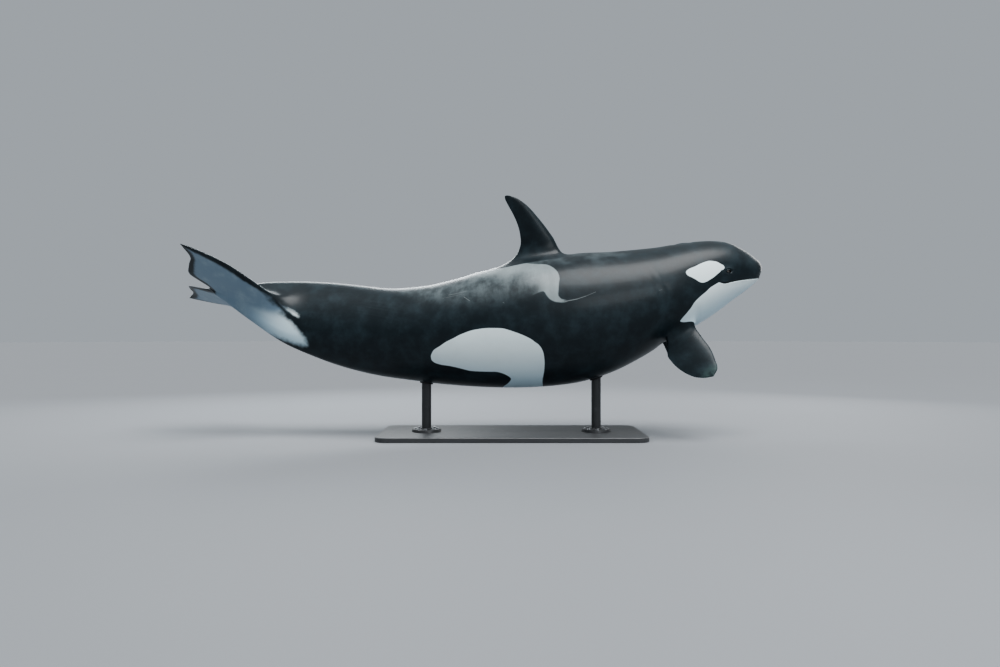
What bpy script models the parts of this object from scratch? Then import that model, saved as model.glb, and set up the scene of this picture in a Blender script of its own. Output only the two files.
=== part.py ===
"""Orca, still and life-size, on a display stand.

The animal is one lofted skin: rings round a bent and rolled axis, from the front of the mouth to the notch of
the flukes, with the fins, the eye sockets and the blowhole grown out of openings in the grid of rings. Thin
cuts then part it into the pieces that a person would name. Metres, +Z up, the head towards +X, the right flank
towards -Y, the floor at Z = 0.
"""

import math

import bpy
import bmesh
import numpy as np
from mathutils import Matrix

# Height of the axis table's zero above the floor, and the gap between neighbouring pieces.
LIFT = 0.905
GAP = 0.0004

# Axis: distance from the mouth front, x, z, lean of the ring's top towards the head, roll that lifts the right side.
AXIS = (
    (0.00, 2.274, 0.482, 26, 0),
    (0.10, 2.175, 0.494, 19, 0),
    (0.20, 2.075, 0.500, 11, 0),
    (0.30, 1.976, 0.495, 3, 0),
    (0.40, 1.878, 0.478, -4, 0),
    (0.50, 1.781, 0.453, -10, 0),
    (0.65, 1.638, 0.410, -15, -1),
    (0.80, 1.495, 0.363, -19, -2),
    (1.00, 1.306, 0.298, -18.5, -4),
    (1.20, 1.116, 0.236, -16.5, -5.5),
    (1.50, 0.825, 0.168, -12, -7),
    (1.80, 0.529, 0.120, -8.5, -7),
    (2.10, 0.231, 0.081, -7.2, -7),
    (2.40, -0.066, 0.045, -6.6, -6),
    (2.70, -0.364, 0.014, -4.8, -3),
    (3.00, -0.663, -0.005, -1.5, 1),
    (3.30, -0.962, -0.001, 3.5, 7),
    (3.60, -1.259, 0.034, 9.5, 13),
    (3.90, -1.552, 0.097, 12.5, 19),
    (4.20, -1.844, 0.170, 15.5, 23),
    (4.50, -2.131, 0.258, 18.5, 25),
    (4.80, -2.412, 0.361, 22.0, 25),
    (4.97, -2.560, 0.400, 22.5, 25),
)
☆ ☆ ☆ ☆
Extract the data in full. Keep it word for word.

Answer to this problem:
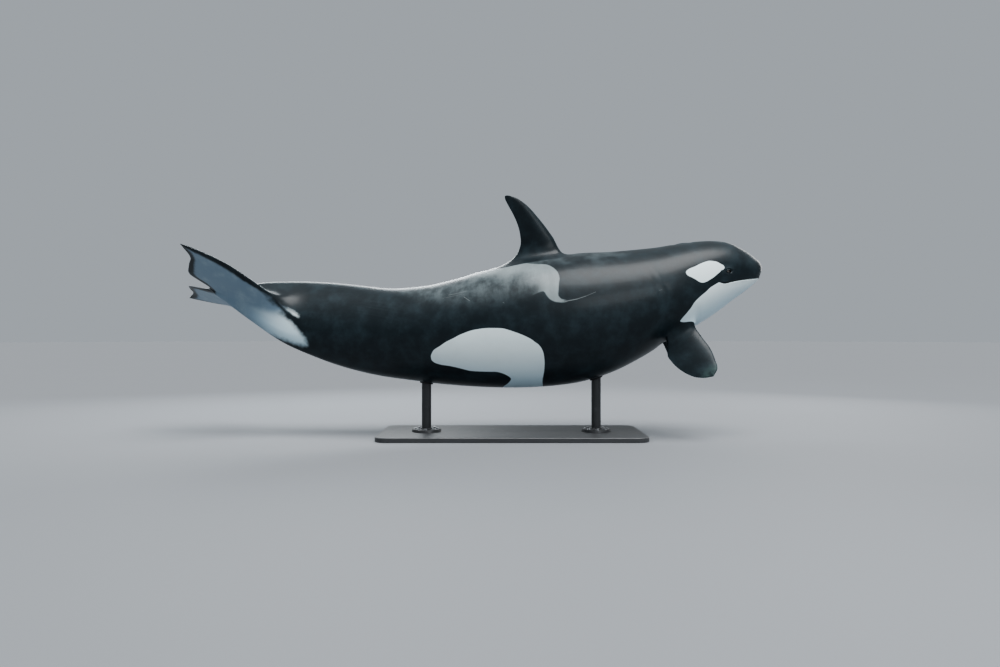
What bpy script models the parts of this object from scratch? Then import that model, saved as model.glb, and set up the scene of this picture in a Blender script of its own. Output only the two files.
=== part.py ===
"""Orca, still and life-size, on a display stand.

The animal is one lofted skin: rings round a bent and rolled axis, from the front of the mouth to the notch of
the flukes, with the fins, the eye sockets and the blowhole grown out of openings in the grid of rings. Thin
cuts then part it into the pieces that a person would name. Metres, +Z up, the head towards +X, the right flank
towards -Y, the floor at Z = 0.
"""

import math

import bpy
import bmesh
import numpy as np
from mathutils import Matrix

# Height of the axis table's zero above the floor, and the gap between neighbouring pieces.
LIFT = 0.905
GAP = 0.0004

# Axis: distance from the mouth front, x, z, lean of the ring's top towards the head, roll that lifts the right side.
AXIS = (
    (0.00, 2.274, 0.482, 26, 0),
    (0.10, 2.175, 0.494, 19, 0),
    (0.20, 2.075, 0.500, 11, 0),
    (0.30, 1.976, 0.495, 3, 0),
    (0.40, 1.878, 0.478, -4, 0),
    (0.50, 1.781, 0.453, -10, 0),
    (0.65, 1.638, 0.410, -15, -1),
    (0.80, 1.495, 0.363, -19, -2),
    (1.00, 1.306, 0.298, -18.5, -4),
    (1.20, 1.116, 0.236, -16.5, -5.5),
    (1.50, 0.825, 0.168, -12, -7),
    (1.80, 0.529, 0.120, -8.5, -7),
    (2.10, 0.231, 0.081, -7.2, -7),
    (2.40, -0.066, 0.045, -6.6, -6),
    (2.70, -0.364, 0.014, -4.8, -3),
    (3.00, -0.663, -0.005, -1.5, 1),
    (3.30, -0.962, -0.001, 3.5, 7),
    (3.60, -1.259, 0.034, 9.5, 13),
    (3.90, -1.552, 0.097, 12.5, 19),
    (4.20, -1.844, 0.170, 15.5, 23),
    (4.50, -2.131, 0.258, 18.5, 25),
    (4.80, -2.412, 0.361, 22.0, 25),
    (4.97, -2.560, 0.400, 22.5, 25),
)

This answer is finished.